Por isso, a Eurydice recomenda soluções à medida das necessidades dos adultos. “Melhorar a flexibilidade dos programas - por exemplo, através da aprendizagem à distância, modularização, vias de acesso alternativas ou a validação da aprendizagem não formal e informal - e ter em conta a sua acessibilidade financeira são, portanto, aspetos que exigem atenção política”, refere.

Consciencializar os adultos para os benefícios da aprendizagem

Por outro lado, “envolver os adultos e torná-los conscientes dos benefícios da aprendizagem ao longo da vida é um dos principais desafios”. Cerca de 80% dos adultos que não participam em educação e formação não mostram vontade em voltar à aprendizagem organizada. Segundo a Eurydice, “a falta de interesse é, de longe, o motivo mais comum para a não participação”. Este é também um dos motivos mais apresentados pelos adultos portugueses ouvidos no inquérito realizado pelo EDULOG.
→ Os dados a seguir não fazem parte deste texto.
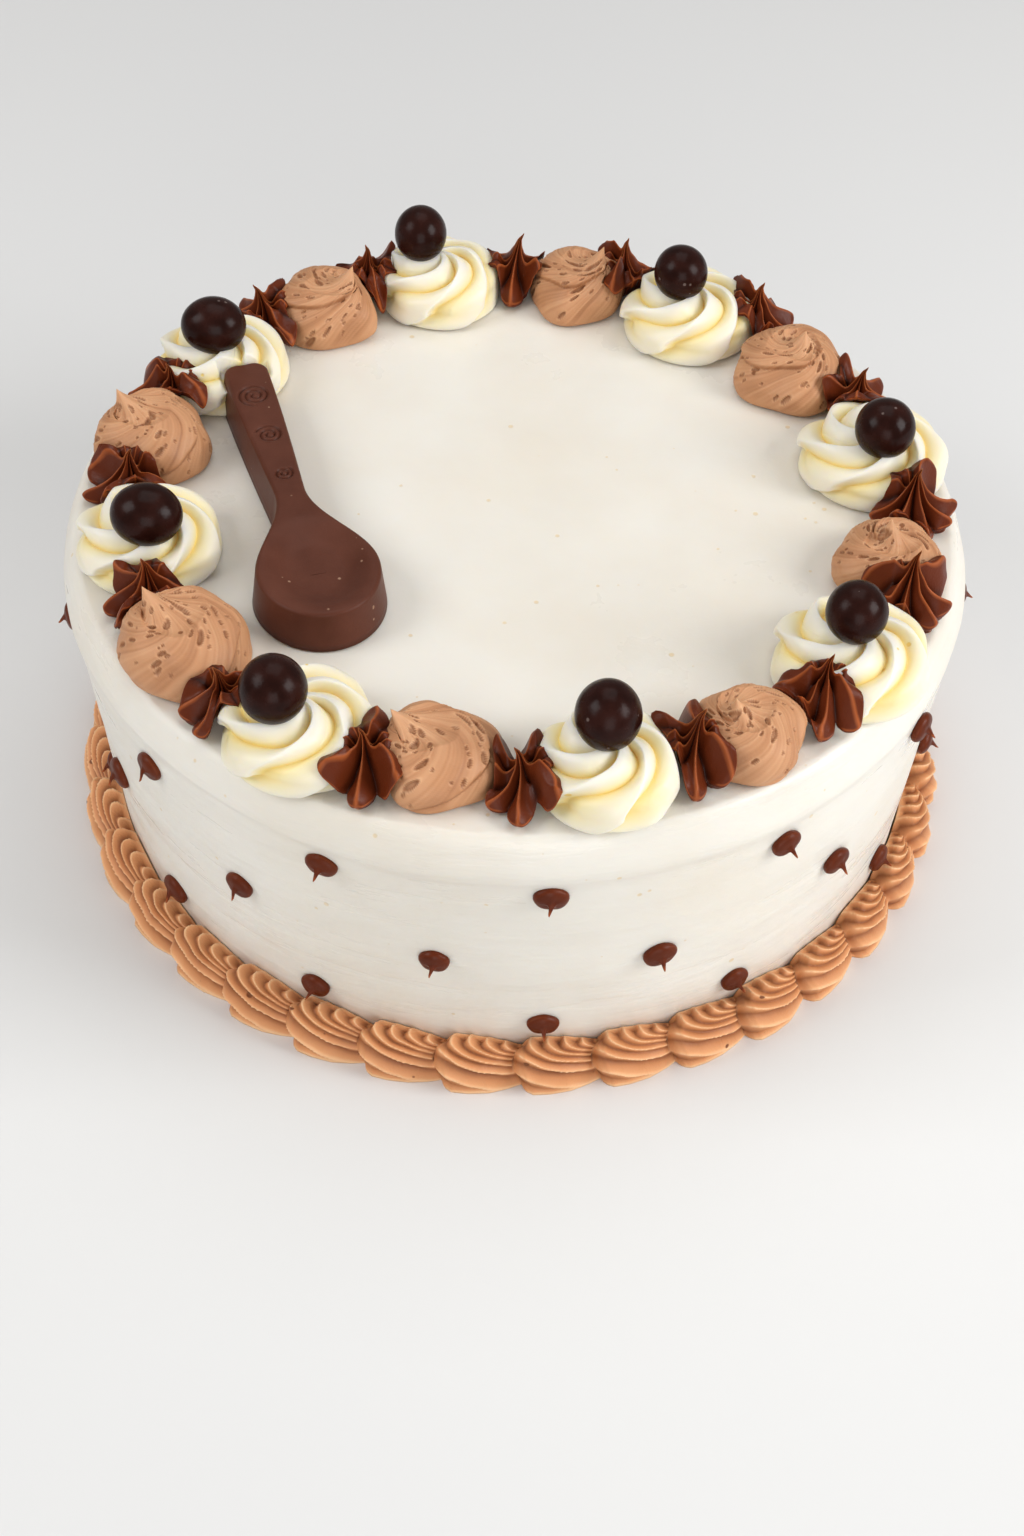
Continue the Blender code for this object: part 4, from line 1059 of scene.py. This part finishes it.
def moulded_spoon():
    """A grid wrapped round the spoon: each column runs from the middle of the top out over the edge, down
    the side and back to the middle of the foot."""
    loop = spoon_outline()
    tangent = np.roll(loop, -1, axis=0) - np.roll(loop, 1, axis=0)
    normal = np.stack((tangent[:, 1], -tangent[:, 0]), axis=1)
    normal /= np.linalg.norm(normal, axis=1)[:, None]
    # On the bowl each column starts where its outward normal, run back inwards, meets the middle line
    inward = np.abs(loop[:, 1]) / np.maximum(np.abs(normal[:, 1]), 0.05)
    on_bowl = np.clip(loop[:, 0] - normal[:, 0] * inward, SPOON_WIDEST * 0.95, SPOON_NECK)
    on_handle = np.minimum(loop[:, 0], SPOON_LENGTH - SPOON_END_ROUND)
    foot = np.where(loop[:, 0] > SPOON_NECK, on_handle, on_bowl)
    middle = np.stack((foot, np.zeros(len(foot))), axis=1)
    mesh = flat_grid("moulded_spoon", len(loop), SPOON_ROWS[-1])
    points = points_of(mesh)
    column = np.rint(0.5 * (points[:, 0] + 1.0) * len(loop)).astype(int) % len(loop)
    row = np.rint(0.5 * (points[:, 1] + 1.0) * SPOON_ROWS[-1])
    stops = (0,) + SPOON_ROWS
    runs = [np.clip((row - first) / (last - first), 0.0, 1.0) for first, last in zip(stops, stops[1:])]
    on_top, round_edge, down_side, back = runs
    round_edge = round_edge * 0.5 * math.pi
    reach = np.linalg.norm(loop - middle, axis=1)[column]
    brink = reach - SPOON_DRAFT - SPOON_EDGE
    from_middle = brink * on_top + SPOON_EDGE * np.sin(round_edge) + SPOON_DRAFT * down_side
    from_middle = np.where(row > SPOON_ROWS[2], reach * (1.0 - back), np.minimum(from_middle, reach))
    direction = (loop - middle)[column] / np.maximum(reach, 1e-9)[:, None]
    flat = middle[column] + direction * np.maximum(from_middle, 0.0)[:, None]
    along, away = flat[:, 0], flat[:, 1]
    level = SPOON_THICKNESS - SPOON_EDGE * (1.0 - np.cos(round_edge))
    level -= (SPOON_THICKNESS - SPOON_EDGE) * down_side
    length = (along - BOWL_HOLLOW_MIDDLE) / np.where(along > BOWL_HOLLOW_MIDDLE, 18.0 * MM, 15.5 * MM)
    dish = BOWL_HOLLOW_DEPTH * smooth_step(1.0, 0.45, np.hypot(length, away / (12.8 * MM)))
    level -= np.where(row <= SPOON_ROWS[0], dish + pressed_spirals(along, away), 0.0)
    put_points(mesh, np.stack((along, away, level), axis=1))
    return sealed(mesh, 0.004 * MM, fill=False)


def spoon_finish():
    material, tree, shader = new_finish(
        "milk_chocolate", Roughness=0.4, Subsurface_Weight=0.05, Subsurface_Radius=(1.0, 0.5, 0.3),
        Subsurface_Scale=0.002, Specular_IOR_Level=0.13)
    place = object_place(tree)
    cloud = noise(tree, place, 90.0, 5.0)
    bubble = air_bubbles(tree, place, 620.0, 0.03, 0.3, 0.25)
    tree.links.new(bubble["Normal"], shader.inputs["Normal"])
    ground = colour_ramp(tree, cloud, ((0.3, (0.082, 0.0245, 0.0135)), (0.7, (0.112, 0.0355, 0.0205))))
    paint(tree, shader, ground, bubble["Mask"], (0.30, 0.17, 0.11))
    vary_shine(tree, shader, cloud, (0.3, 0.7), (0.36, 0.48))
    return material


spoon_mesh = moulded_spoon()
spoon_place = Matrix.Translation(SPOON_BOWL_END + Vector((0.0, 0.0, CAKE_HEIGHT + 0.3 * MM)))
spoon_mesh.transform(spoon_place @ Matrix.Rotation(SPOON_DIRECTION, 4, "Z"))
show("moulded_spoon", spoon_mesh, spoon_finish(), "milk_chocolate", "chocolate_spoon")


# The setting: a plain pale floor and soft studio light, with a large lamp at each side and one above.
FLOOR_SIZE = 6.0
floor_mesh = flat_grid("floor", 1, 1, FLOOR_SIZE)
floor_paint, floor_tree, floor_shader = new_finish("pale_floor", Roughness=0.8)
floor_cloud = noise(floor_tree, object_place(floor_tree), 3.0, 2.0)
floor_tone = colour_ramp(floor_tree, floor_cloud, ((0.3, (0.69, 0.69, 0.69)), (0.7, (0.71, 0.71, 0.705))))
floor_tree.links.new(floor_tone, floor_shader.inputs["Base Color"])
floor_mesh.materials.append(floor_paint)
floor = bpy.data.objects.new("floor", floor_mesh)
bpy.context.scene.collection.objects.link(floor)
floor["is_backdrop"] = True

bpy.context.scene.view_settings.view_transform = "Standard"
world = bpy.data.worlds.new("studio")
world.use_nodes = True
world.node_tree.nodes["Background"].inputs["Color"].default_value = (1.0, 0.985, 0.965, 1.0)
world.node_tree.nodes["Background"].inputs["Strength"].default_value = 0.36
bpy.context.scene.world = world

# Each lamp: place, width, power in watts
LAMPS = (
    ("left_lamp", (-0.80, -0.20, 0.75), 0.50, 4.4),
    ("right_lamp", (0.85, -0.25, 0.58), 0.50, 7.2),
    ("top_lamp", (0.05, 0.35, 1.10), 0.80, 3.1),
    ("front_lamp", (0.10, -1.30, 0.45), 0.80, 5.4),
)
for name, place, width, power in LAMPS:
    lamp = bpy.data.lights.new(name, "AREA")
    lamp.size = width
    lamp.energy = power
    holder = bpy.data.objects.new(name, lamp)
    holder.location = place
    holder.rotation_euler = (Vector((0.0, 0.0, 0.05)) - Vector(place)).to_track_quat("-Z", "Y").to_euler()
    bpy.context.scene.collection.objects.link(holder)

low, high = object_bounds()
Praticamente em todos os países analisados pela Eurydice, a falta de interesse é mais percetível entre os adultos com nível de escolaridade abaixo do ensino superior, por comparação aos que completaram este grau de estudos. Além disso, as pessoas com menos escolaridade estão menos motivadas a procurar informações sobre oportunidades de aprendizagem do que as pessoas com maior nível de escolaridade. Assim, a falta de interesse na aprendizagem ao longo da vida e a limitada procura de informações autodirigida sobre oportunidades para aprender mostram que é necessário um esforço para chegar aos adultos e torná-los conscientes das ofertas disponíveis. Ou, em alternativa, envolver os adultos na criação de novas ofertas adaptadas às suas necessidades específicas.
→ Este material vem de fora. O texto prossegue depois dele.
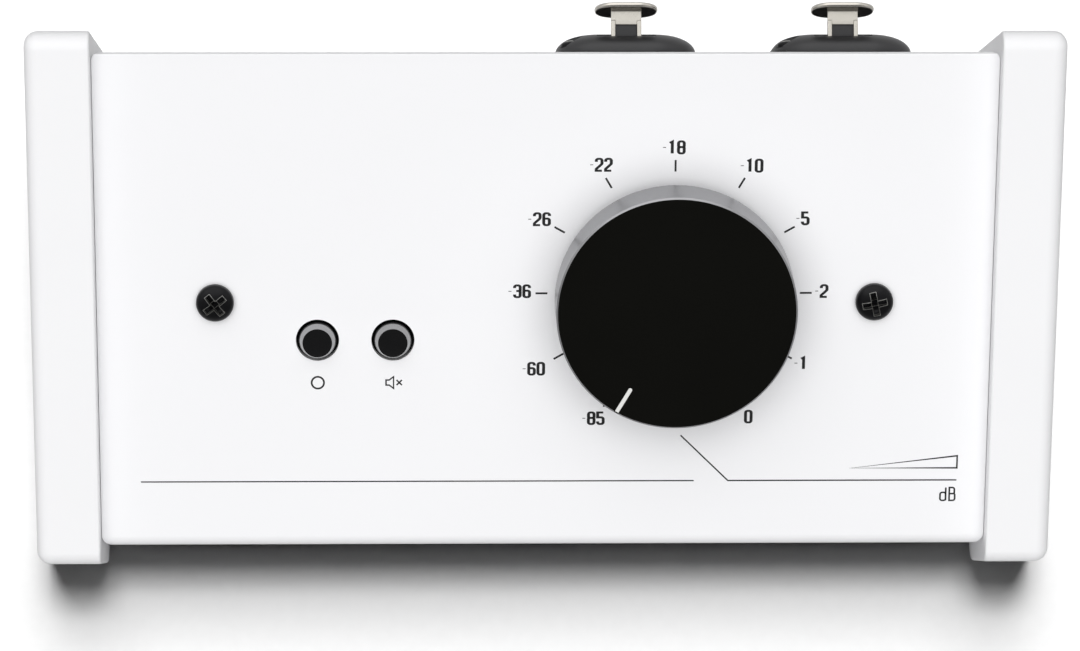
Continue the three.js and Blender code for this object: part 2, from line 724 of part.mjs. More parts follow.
function makeButton({ name, x, up }) {
  const place = (body) => moved(body, x, up, 0);
  const bodyRoof = bodyBottom + switchBody.height;
  const halfBody = switchBody.width / 2;
  const halfPlunger = plunger.width / 2;
  const well = halfPlunger + seatGap;
  const housing = block([-halfBody, halfBody], [-halfBody, halfBody], [bodyBottom, bodyRoof])
    .subtract(block([-well, well], [-well, well], [bodyBottom + seatGap, bodyRoof + overrun]));
  addPiece(panelFrame, `${name}_switch_body`, place(housing), blackPlastic);

  const capFoot = bodyRoof + buttonTravel + button.stop;
  const socketTop = capFoot + button.wellDepth;
  const stem = block([-halfPlunger, halfPlunger], [-halfPlunger, halfPlunger],
    [bodyRoof - plunger.restDepth, socketTop - seatGap]);
  addPiece(panelFrame, `${name}_plunger`, place(stem), whiteInlay);

  const face = button.radius - button.bevel;
  const cap = turned([
    [0, capFoot],
    [button.radius, capFoot],
    [button.radius, button.proud - button.bevel],
    [face, button.proud],
    [face - button.dish, button.proud - button.dish],
    [0, button.proud - button.dish],
  ], medium).subtract(block([-well, well], [-well, well], [capFoot - overrun, socketTop]));
  addPiece(panelFrame, `${name}_button`, place(cap), blackPlastic);
}

// Combination connectors: flange housing with a round cavity, the insert with its jack bore and
// three contact holes, the contact comb down to the board, the release latch, and two screws.
const contact = { radius: 0.6, pitch: 5, carrier: 2.4 };
const latch = {
  width: 5.6,
  wall: 0.8,
  channelHeight: 2,
  channelLength: 2.4,
  stemLift: 0.9,
  stand: 4.5,
  inside: 1.2,
  aboveCavity: 1.15,
  padWidth: 11.6,
  padHeight: 8.6,
  padThickness: 1.1,
  padEdge: 0.35,
};
const latchTravel = 1.8;
const latchAxis = cavityRadius + latch.aboveCavity;
const comboNotch = { width: 10.9, depth: 0.55 };
const tailBoreDepth = 27;

function makeCombo({ name, x }) {
  const place = (body) => moved(body, -x, comboAxisZ, 0);
  const { thickness, radius, edge } = comboFlange;
  const face = seatGap + thickness;
  const plate = prism(roundedRectangle(flangeWidth, flangeHeight, radius), seatGap, face, edge);
  const barrel = rod(barrelRadius, -comboBody.depth, seatGap + edge, fine);
  const tailEnd = -comboBody.depth - comboBody.tailDepth;
  const tail = rod(tailRadius, tailEnd, -comboBody.depth + edge, fine);
  const cavityFloor = face - comboBody.cavityDepth;
  const cavity = rod(cavityRadius, cavityFloor, face + overrun, fine);
  const bore = rod(insert.bore, face - tailBoreDepth, face + overrun, medium);
  const halfSlot = latch.width / 2 + seatGap;
  const slotFloor = latchAxis - latch.wall - seatGap;
  const slotEnd = face - latch.inside - latchTravel - seatGap;
  const slot = block([-halfSlot, halfSlot], [slotFloor, slotFloor + latch.channelHeight + 2 * seatGap],
    [slotEnd, face + overrun]);
  const notch = block([-comboNotch.width / 2, comboNotch.width / 2],
    [flangeHeight / 2 - comboNotch.depth, flangeHeight / 2 + overrun],
    [seatGap - overrun, face + overrun]);
  const spots = [-1, 1].map((side) => [side * flangeScrewOffset, side * flangeScrewOffset]);
  const holes = spots.map(([across, rise]) => moved(
    rod(flangeScrewHole, seatGap - overrun, face + overrun, coarse), across, rise, 0));
  const housing = cut(joined([plate, barrel, tail]), [cavity, bore, slot, notch, ...holes]);
  addPiece(rearFrame, `combo_housing_${name}`, place(housing), blackPlastic);

  const core = rod(insert.radius, cavityFloor + seatGap, face - insert.recess, fine);
  const sockets = Array.from({ length: socket.count }, (_, index) => {
    const angle = Math.PI / 2 + 2 * Math.PI * index / socket.count;
    return moved(
      rod(socket.radius, -socket.depth, overrun, coarse),
      socket.ring * Math.cos(angle),
      socket.ring * Math.sin(angle),
      face - insert.recess);
  });
  addPiece(rearFrame, `combo_insert_${name}`, place(cut(core, [bore, ...sockets])), blackPlastic);

  const legFoot = mainBoardTop + seatGap - comboAxisZ;
  const legZ = (tailEnd - comboBody.depth) / 2;
  const legs = [-1, 0, 1].map((step) => {
    const half = contact.radius;
    const middle = step * contact.pitch;
    const underTail = -Math.sqrt(tailRadius ** 2 - middle ** 2) - seatGap;
    return block([middle - half, middle + half], [legFoot, underTail], [legZ - half, legZ + half]);
  });
  const carrierHalf = contact.pitch + 2 * contact.radius;
  const carrier = block([-carrierHalf, carrierHalf], [legFoot, legFoot + contact.carrier],
    [legZ - contact.carrier / 2, legZ + contact.carrier / 2]);
  addPiece(rearFrame, `combo_contacts_${name}`, place(joined([carrier, ...legs])), nickel);

  addPiece(rearFrame, `combo_latch_${name}`, place(latchSolid(face)), nickel);

  spots.forEach(([across, rise]) => {
    const level = rise > 0 ? 'upper' : 'lower';
    addPiece(rearFrame, `combo_screw_${name}_${level}`,
      place(moved(panScrew(flangeScrew), across, rise, face + seatGap)), blackZinc);
  });
}

// The latch: a folded channel that runs in the housing's slot, a flat stem and an oval thumb pad
function latchSolid(face) {
  const half = latch.width / 2;
  const floor = [latchAxis - latch.wall, latchAxis];
  const start = face - latch.inside;
  const padStart = face + latch.stand;
  const channelEnd = face + latch.channelLength;
  const channel = block([-half, half], floor, [start, channelEnd]);
  const folds = [-1, 1].map((side) => block(
    [side * half, side * (half - latch.wall)].sort((a, b) => a - b),
    [latchAxis - latch.wall, latchAxis - latch.wall + latch.channelHeight], [start, channelEnd]));
  const stemTop = latchAxis + latch.stemLift;
  const step = block([-half, half], [latchAxis - latch.wall, stemTop],
    [channelEnd - latch.wall, channelEnd]);
  const stem = block([-half, half], [stemTop - latch.wall, stemTop],
    [channelEnd - latch.wall, padStart + latch.padThickness / 2]);
  const oval = roundedRectangle(latch.padWidth, latch.padHeight, latch.padHeight / 2 - latch.padEdge);
  const thumbPad = moved(prism(oval, padStart, padStart + latch.padThickness, latch.padEdge),
    0, latchAxis, 0);
  return joined([channel, ...folds, step, stem, thumbPad]);
}

// Jack sockets: a square body on the board, a threaded nose through the wall, and a nut
function makeJack(name, place, size, nutSize) {
  const halfWidth = size.width / 2;
  const halfHeight = size.height / 2;
  const back = -sheet - seatGap;
  const body = block([-halfWidth, halfWidth], [-halfHeight, halfHeight], [back - size.depth, back])
    .add(rod(size.noseRadius, back - overrun, back + size.nose, medium))
    .subtract(rod(size.bore, back + size.nose - size.boreDepth, back + size.nose + overrun, medium));
  addPiece(rearFrame, name, place(body), blackPlastic);
  const hole = size.noseRadius + threadGap;
  const collar = rod(nutSize.radius, seatGap, seatGap + nutSize.height, nut.sides)
    .subtract(rod(hole, seatGap - overrun, seatGap + nutSize.height + overrun, medium));
  addPiece(rearFrame, `${name}_nut`, place(collar), nickel);
}

const jackNut = { radius: 7, height: 2 };
const auxNut = { radius: 4.6, height: 1.5 };

// Ribbon cable between the header soldered under the panel board and the one on the main board.
// Its front face leaves the upper header, bends once, and goes straight down into the lower one.
function ribbonLine() {
  const leaves = new THREE.Vector3(0, header.up, panelBoardUnder - header.height - seatGap)
    .applyMatrix4(panelFrame.matrix);
  const enters = mainBoardTop + header.height + seatGap;
  const bendZ = (leaves.z + enters) / 2;
  const bendY = leaves.y + (leaves.z - bendZ) * Math.tan(slope);
  return [[leaves.y, leaves.z], [bendY, bendZ], [bendY, enters]];
}

function headerBlock(middle, bottom, top) {
  const half = header.width / 2;
  return block([ribbon.x - half, ribbon.x + half],
    [middle - header.depth / 2, middle + header.depth / 2], [bottom, top]);
}

function panelHeader() {
  return headerBlock(header.up, panelBoardUnder - header.height, panelBoardUnder + boardThickness / 2);
}

function mainHeader() {
  const [entry] = ribbonLine().at(-1);
  return headerBlock(entry, mainBoardTop - boardThickness / 2, mainBoardTop + header.height);
}

function makeRibbon() {
  const half = ribbon.width / 2;
  const strip = bentStrip(ribbonLine(), ribbon.thickness, ribbon.radius);
  addPiece(caseFrame, 'ribbon_cable', acrossCase(strip, ribbon.x - half, ribbon.x + half), greyRibbon);
}

// Assembly
makeCheek('left_cheek', -1);
makeCheek('right_cheek', 1);
makeFootPads('left', -1);
makeFootPads('right', 1);
makeControlPanel();
makeBaseTray();
makeRearBracket();
makeCaseScrews();
makePanelBoard();
makeMainBoard();
makeAttenuator();
makeKnob();
buttonPlaces.forEach(makeButton);
comboPlaces.forEach(makeCombo);
for (const { name, x } of jackPlaces) {
  makeJack(`output_jack_${name}`, (body) => moved(body, -x, jackZ, 0), jack, jackNut);
}
makeJack('aux_jack', (body) => moved(body, -auxX, auxZ, 0), aux, auxNut);
makeRibbon();

// The part's origin is the middle of the footprint of everything, down on the surface it stands on.
const rearReach = caseRear + seatGap + comboFlange.thickness + latch.stand + latch.padThickness;
const controller = new THREE.Group();
controller.add(caseFrame);
caseFrame.position.y = (cheekDepth / 2 - rearReach) / 2;

export default controller;
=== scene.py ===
# %% [markdown]
# # A studio monitor controller
# The real object is a low desktop box: a folded white sheet-metal case between two thick lacquered
# cheeks, with one large volume knob, two push buttons, and its sockets on the rear wall. Its CAD
# model is already packed, so this lesson loads it as a fixed frame and dresses it, piece by piece.

# %% Load the frame
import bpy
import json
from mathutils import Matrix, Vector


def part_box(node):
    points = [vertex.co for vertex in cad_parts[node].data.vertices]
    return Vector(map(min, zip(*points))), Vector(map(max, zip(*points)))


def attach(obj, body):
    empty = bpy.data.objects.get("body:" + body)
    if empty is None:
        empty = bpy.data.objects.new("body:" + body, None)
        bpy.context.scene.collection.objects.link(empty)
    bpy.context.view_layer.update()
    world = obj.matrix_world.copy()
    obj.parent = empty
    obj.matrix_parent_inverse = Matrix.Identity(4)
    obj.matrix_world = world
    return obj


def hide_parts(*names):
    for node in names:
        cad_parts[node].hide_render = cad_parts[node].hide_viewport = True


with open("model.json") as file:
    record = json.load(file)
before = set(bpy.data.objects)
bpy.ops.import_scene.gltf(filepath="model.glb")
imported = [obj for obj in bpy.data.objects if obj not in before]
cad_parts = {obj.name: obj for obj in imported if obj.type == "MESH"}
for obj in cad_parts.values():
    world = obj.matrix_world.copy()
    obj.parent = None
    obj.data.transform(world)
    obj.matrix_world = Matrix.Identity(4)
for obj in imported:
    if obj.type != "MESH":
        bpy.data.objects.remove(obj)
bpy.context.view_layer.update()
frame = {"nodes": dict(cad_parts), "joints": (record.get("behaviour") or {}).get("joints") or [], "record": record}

# %% [markdown]
# ## Where things are
# The panel slopes, so anything that sits on it is easiest to draw flat and then carry over with one
# matrix. The knob's joint gives that matrix: its axis points into the panel, and its place is the
# middle of the dial. Pieces are drawn in millimetres, and the matrix brings them to metres.

# %% Frames for the panel and the dial
import json
import math

import bmesh
import bpy
from mathutils import Matrix, Vector

MM = 0.001
knob_joint = next(joint for joint in frame["joints"] if joint["name"] == "knob_turn")
dial_middle = Vector(knob_joint["pos_m"])
outward = -Vector(knob_joint["axis"])
across = Vector((1, 0, 0))
upslope = outward.cross(across)
dial_above_middle = 1.544 * MM
panel_middle = dial_middle - across * dial_middle.x - upslope * dial_above_middle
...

Os governos sabem que precisam de aumentar a participação dos adultos em educação e formação, garante a Eurydice. No entanto, olhando para as políticas educativas dos últimos cinco anos, adverte: “A maioria dos países europeus realizou campanhas importantes de consciencialização e divulgação. No entanto, o impacto dessas iniciativas na participação dos grupos mais vulneráveis raramente é avaliado.”